11. The head and shoulders pattern on the gold weekly chart has been shown a zillion times in the gold community.  The problem has been when it’s time to take action, few have.

12. The breakout upside was viewed as potentially false.  That cost them $200 an ounce.  Then came the “demands” for a pullback exactly to the neckline.  What’s the difference between buying 1050 and 1020, or 980 for that matter?  I don’t see any major difference.

13. Sadly, at 1045 the banksters went to work and gold investors put on a classic lemmings show, with their “the banksters say gold is a bubble, so it is, sell everything now!” clown act.  And the banksters went on the buy.

14. Gold soared a hundred dollars an ounce from 1045.  We’ve retraced about a third of that as of this morning.  Once again, gold investors are losing their focus, losing sight of what is happening on the weekly gold chart, the chart that continues to literally rule gold’s price here and now.

15. Price has corrected in a clear parallel down channel and last week closed upside. If you look closely at the red supply line I’ve drawn in, you can see price could correct to anywhere around the 1100-1115 area and create a classic pullback from that breakout.

16. Aggressive options traders should consider using weakness over the next week to take action on gold with longside bets.

17. Seasonally, the upmove that occurs classically from the mid march area (but don’t bet big money that price must bottom in mid march, this is the market and anything and everything is possible) is followed by a significant but choppy upmove.

18. Price can then decline to a lower low or least a significant low.

19. Again, given the fact that gold is being ruled technically by the head and shoulders weekly chart bull continuation pattern, price declines are likely to be reasonably shallow.

20. The technical indicators on both the gold bullion weekly chart and the gold stocks GDX weekly chart are showing the market attempting to make a bottom.  The daily charts show a short term top. Here’s a look at the GDX. GDX Weekly

21. Notice in particular the short term 4,8,9 time series of MACD has given a buy signal.  Usually, that is followed by the other series, including the 12,26, 9 flagship.

22. Looking at the daily chart GDX Daily Chart you can see the exact opposite picture in the technicals, with sell signals being generated on the lead MACD series.

23. What if price doesn’t stop after a shallow sell off, but instead blows back down into the parallel channel and starts taking out lows?  After all, this is the gold market, and the charts, in the final analysis, are just lines in the sand drawn at whim by the banksters dangling the funds around on puppet strings to buy and sell to create the charts with their actions.  Well, first off, we’re already more than blessed with how this massive head and shoulders has continued to play out in a picture-perfect action of price.

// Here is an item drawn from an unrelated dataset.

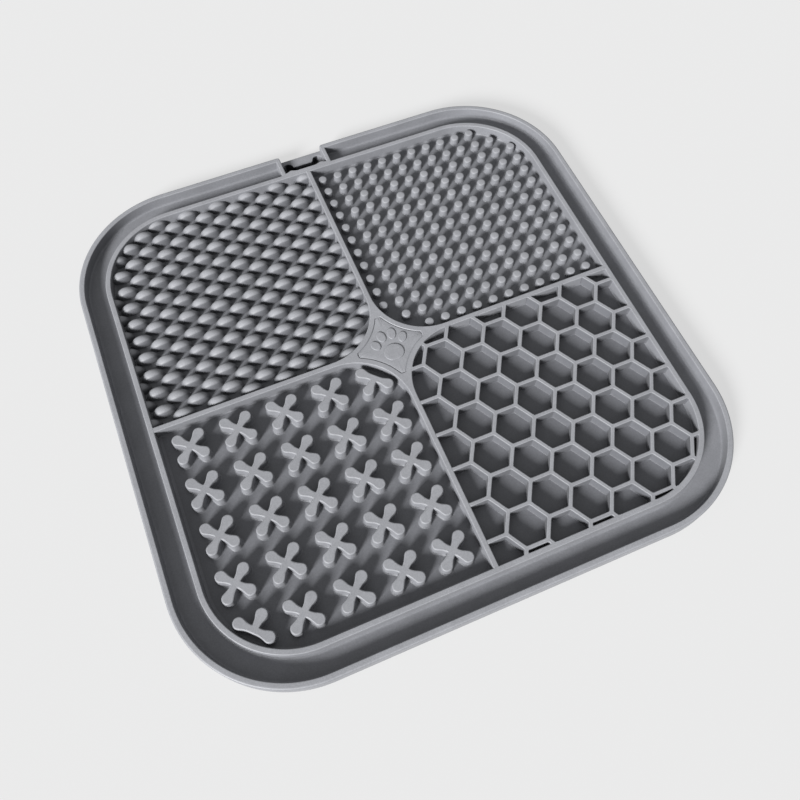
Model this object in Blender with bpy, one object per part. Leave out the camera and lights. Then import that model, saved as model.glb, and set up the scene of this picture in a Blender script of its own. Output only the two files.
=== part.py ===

24. So if price were to do something “anti-pattern” that shouldn’t be taken out of context, so long as price has not violated the right shoulder low, which is at $860.  Secondly, even if price did violate 860, I’m a gold buyer of that weakness. There is nothing I see in the current sell-off to indicate anything other than the usual over-leveraged fundsters on the bail at the hands of the banksters who I’ll give you 99.999% odds are on the buy today with their largest buys right into today’s lows. The question is, what are you doing in the gold market into today’s lows?